WORK TO BE COMPLETED:
Give again, word for word, each line from the top of the listing through the line that holds "return np.array([side_x(half *".

DATA LINES:
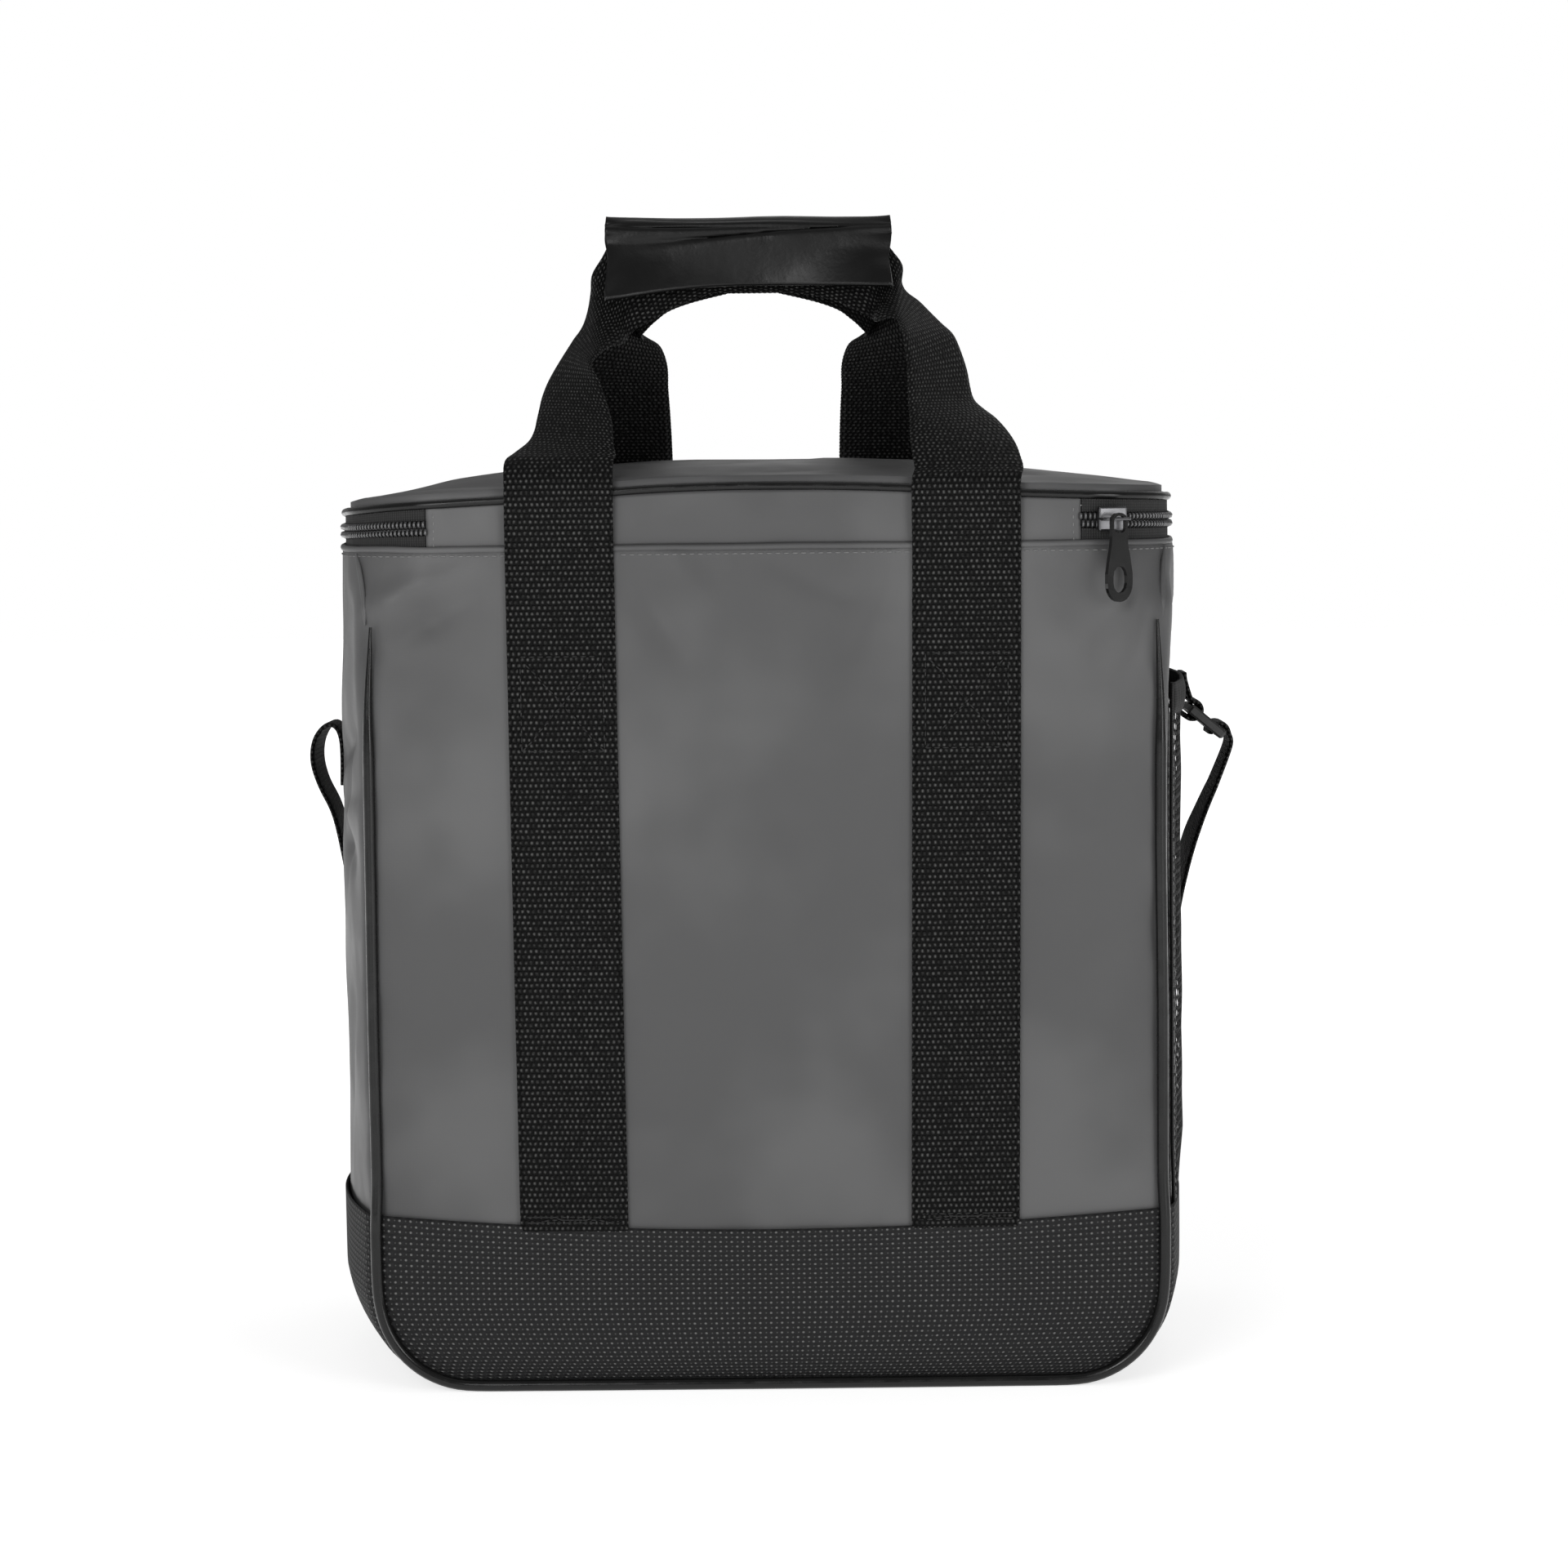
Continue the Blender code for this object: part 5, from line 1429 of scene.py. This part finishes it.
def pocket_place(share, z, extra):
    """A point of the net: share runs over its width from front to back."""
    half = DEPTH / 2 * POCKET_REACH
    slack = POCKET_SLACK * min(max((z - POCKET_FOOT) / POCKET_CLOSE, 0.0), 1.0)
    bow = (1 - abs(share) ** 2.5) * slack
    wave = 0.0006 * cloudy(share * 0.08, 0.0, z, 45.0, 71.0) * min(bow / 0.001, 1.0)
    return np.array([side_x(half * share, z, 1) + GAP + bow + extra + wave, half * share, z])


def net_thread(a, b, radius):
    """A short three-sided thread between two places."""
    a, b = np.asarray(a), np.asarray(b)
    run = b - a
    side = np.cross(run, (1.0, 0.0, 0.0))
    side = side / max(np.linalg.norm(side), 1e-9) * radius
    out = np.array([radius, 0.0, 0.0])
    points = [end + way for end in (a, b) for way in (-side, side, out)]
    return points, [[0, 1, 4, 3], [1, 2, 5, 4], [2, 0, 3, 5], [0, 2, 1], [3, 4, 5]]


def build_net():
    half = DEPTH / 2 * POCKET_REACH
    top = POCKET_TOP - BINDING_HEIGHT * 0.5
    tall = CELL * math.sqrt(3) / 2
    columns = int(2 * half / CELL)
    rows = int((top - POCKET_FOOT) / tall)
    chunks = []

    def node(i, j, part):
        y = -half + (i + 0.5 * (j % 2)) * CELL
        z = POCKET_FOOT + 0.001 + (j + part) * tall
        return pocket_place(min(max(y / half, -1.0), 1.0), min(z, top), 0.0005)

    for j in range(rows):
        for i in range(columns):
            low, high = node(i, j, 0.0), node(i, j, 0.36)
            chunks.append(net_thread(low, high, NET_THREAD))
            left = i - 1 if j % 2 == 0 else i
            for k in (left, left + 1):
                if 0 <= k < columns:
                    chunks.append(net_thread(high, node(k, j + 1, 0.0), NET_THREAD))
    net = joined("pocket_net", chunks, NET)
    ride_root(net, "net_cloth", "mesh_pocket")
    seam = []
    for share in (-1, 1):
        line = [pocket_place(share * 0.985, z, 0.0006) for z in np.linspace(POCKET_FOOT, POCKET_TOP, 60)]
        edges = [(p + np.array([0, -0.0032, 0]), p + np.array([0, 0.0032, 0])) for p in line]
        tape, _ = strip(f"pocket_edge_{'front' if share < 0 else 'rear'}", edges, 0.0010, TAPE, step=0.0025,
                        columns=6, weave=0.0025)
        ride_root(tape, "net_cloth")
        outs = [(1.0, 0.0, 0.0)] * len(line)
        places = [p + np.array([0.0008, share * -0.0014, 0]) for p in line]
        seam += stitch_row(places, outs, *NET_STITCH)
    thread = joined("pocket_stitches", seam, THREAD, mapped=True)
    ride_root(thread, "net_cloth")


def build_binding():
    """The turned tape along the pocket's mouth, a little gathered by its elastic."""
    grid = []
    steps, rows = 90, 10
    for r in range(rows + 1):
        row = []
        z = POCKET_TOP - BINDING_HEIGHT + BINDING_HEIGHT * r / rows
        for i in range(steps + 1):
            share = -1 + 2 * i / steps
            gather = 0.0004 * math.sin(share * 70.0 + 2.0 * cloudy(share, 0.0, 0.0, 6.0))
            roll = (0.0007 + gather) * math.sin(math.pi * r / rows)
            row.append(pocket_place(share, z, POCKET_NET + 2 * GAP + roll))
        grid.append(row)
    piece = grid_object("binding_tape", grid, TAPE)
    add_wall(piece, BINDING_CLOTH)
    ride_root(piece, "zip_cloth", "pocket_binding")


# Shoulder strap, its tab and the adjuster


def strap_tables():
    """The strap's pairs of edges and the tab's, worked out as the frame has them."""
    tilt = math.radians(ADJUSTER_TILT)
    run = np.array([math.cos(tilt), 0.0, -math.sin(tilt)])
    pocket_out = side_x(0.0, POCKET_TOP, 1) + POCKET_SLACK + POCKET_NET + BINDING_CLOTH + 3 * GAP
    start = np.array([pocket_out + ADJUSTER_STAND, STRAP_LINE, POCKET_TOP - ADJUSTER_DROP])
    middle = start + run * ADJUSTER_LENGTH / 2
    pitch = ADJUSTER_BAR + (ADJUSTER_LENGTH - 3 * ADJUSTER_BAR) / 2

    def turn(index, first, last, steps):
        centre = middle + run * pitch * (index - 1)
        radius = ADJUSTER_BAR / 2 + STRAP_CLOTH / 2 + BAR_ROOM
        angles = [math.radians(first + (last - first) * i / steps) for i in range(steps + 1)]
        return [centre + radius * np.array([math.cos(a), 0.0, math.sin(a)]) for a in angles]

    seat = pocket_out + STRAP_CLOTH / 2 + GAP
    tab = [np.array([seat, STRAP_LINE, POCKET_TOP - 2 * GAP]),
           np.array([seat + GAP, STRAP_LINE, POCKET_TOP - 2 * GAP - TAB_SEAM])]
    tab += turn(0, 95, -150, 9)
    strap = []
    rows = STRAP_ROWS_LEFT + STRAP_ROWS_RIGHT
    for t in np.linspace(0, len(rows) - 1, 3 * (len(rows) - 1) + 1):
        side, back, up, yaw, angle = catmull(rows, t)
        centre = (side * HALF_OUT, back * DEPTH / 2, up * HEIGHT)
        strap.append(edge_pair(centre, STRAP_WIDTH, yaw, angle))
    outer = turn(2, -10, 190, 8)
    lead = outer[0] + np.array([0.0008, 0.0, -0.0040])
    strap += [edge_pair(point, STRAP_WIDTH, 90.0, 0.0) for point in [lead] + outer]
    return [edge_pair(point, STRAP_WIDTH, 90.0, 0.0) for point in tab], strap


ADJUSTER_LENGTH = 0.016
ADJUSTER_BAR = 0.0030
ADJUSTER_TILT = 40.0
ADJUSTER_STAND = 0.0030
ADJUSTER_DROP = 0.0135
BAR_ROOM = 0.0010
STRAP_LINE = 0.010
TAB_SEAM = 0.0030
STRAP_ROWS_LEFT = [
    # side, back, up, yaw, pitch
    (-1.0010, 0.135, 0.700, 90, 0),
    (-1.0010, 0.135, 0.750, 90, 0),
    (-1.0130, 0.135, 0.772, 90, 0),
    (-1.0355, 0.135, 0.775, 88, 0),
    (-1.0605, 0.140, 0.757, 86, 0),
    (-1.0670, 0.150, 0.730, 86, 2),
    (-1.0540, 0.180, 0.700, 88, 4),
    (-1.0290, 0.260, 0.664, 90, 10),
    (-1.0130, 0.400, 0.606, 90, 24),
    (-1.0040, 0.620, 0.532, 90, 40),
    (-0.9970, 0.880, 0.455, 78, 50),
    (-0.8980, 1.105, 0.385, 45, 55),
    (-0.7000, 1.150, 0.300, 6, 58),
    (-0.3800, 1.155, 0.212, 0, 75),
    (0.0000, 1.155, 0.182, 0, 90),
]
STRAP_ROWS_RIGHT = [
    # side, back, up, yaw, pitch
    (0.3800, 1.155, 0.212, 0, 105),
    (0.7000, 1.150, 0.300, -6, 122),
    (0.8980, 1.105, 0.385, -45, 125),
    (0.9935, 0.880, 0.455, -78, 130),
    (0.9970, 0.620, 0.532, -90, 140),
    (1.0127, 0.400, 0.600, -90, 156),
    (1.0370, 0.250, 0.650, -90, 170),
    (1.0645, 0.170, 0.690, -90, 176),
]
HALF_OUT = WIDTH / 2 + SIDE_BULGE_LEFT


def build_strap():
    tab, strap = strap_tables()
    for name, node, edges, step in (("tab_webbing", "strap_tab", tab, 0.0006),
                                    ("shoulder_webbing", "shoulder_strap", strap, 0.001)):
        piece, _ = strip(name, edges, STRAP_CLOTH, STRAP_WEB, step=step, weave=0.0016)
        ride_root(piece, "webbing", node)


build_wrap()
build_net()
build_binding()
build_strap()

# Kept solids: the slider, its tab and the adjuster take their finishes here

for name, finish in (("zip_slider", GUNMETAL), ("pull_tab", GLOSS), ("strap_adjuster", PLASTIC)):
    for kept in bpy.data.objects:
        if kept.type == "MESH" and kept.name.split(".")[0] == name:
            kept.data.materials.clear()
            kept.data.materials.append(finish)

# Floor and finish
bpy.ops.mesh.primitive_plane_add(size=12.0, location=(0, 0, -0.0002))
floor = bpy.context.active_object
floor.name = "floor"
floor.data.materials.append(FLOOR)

ANSWER TO THIS TASK:
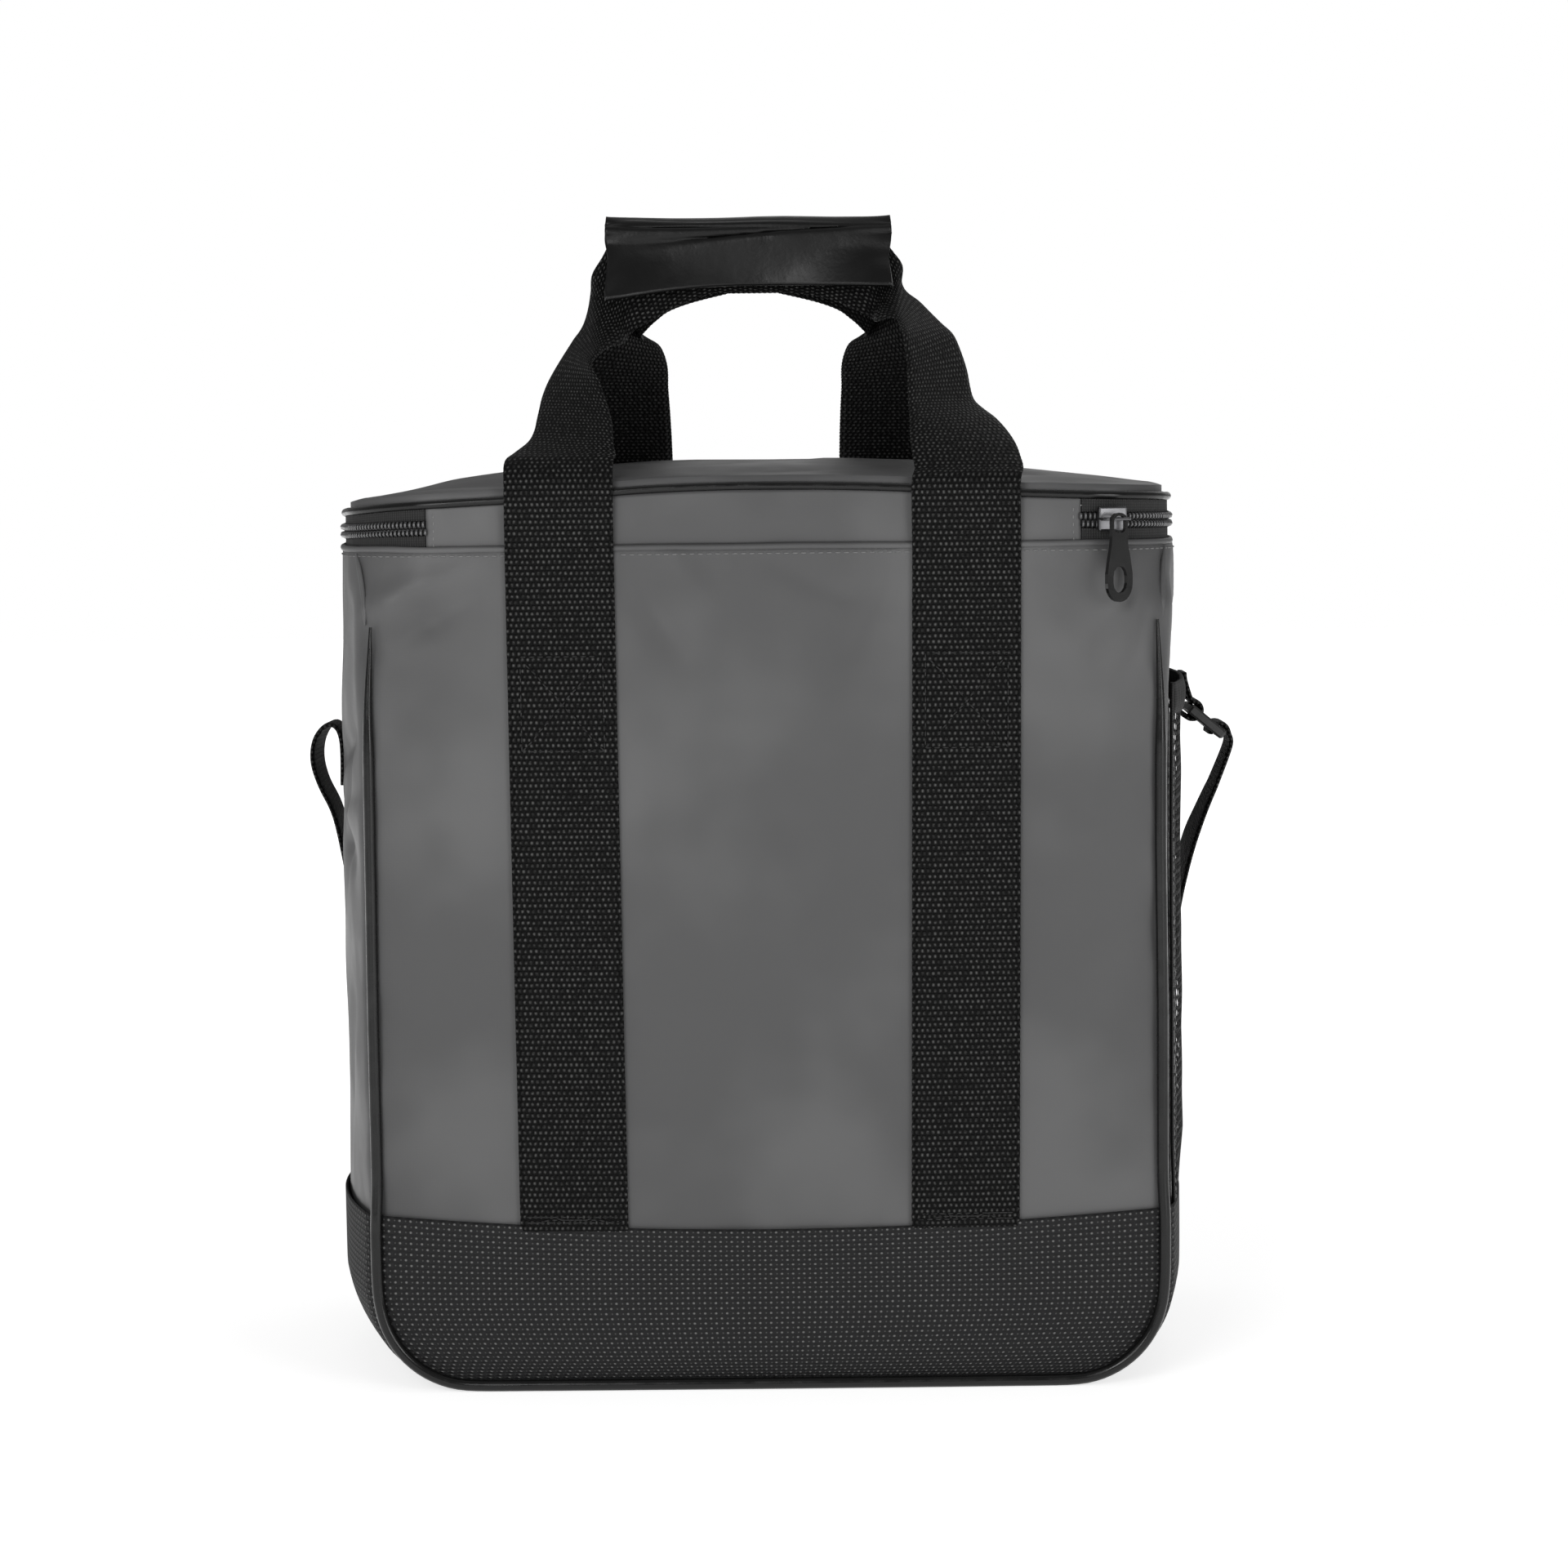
Continue the Blender code for this object: part 5, from line 1429 of scene.py. This part finishes it.
def pocket_place(share, z, extra):
    """A point of the net: share runs over its width from front to back."""
    half = DEPTH / 2 * POCKET_REACH
    slack = POCKET_SLACK * min(max((z - POCKET_FOOT) / POCKET_CLOSE, 0.0), 1.0)
    bow = (1 - abs(share) ** 2.5) * slack
    wave = 0.0006 * cloudy(share * 0.08, 0.0, z, 45.0, 71.0) * min(bow / 0.001, 1.0)
    return np.array([side_x(half * share, z, 1) + GAP + bow + extra + wave, half * share, z])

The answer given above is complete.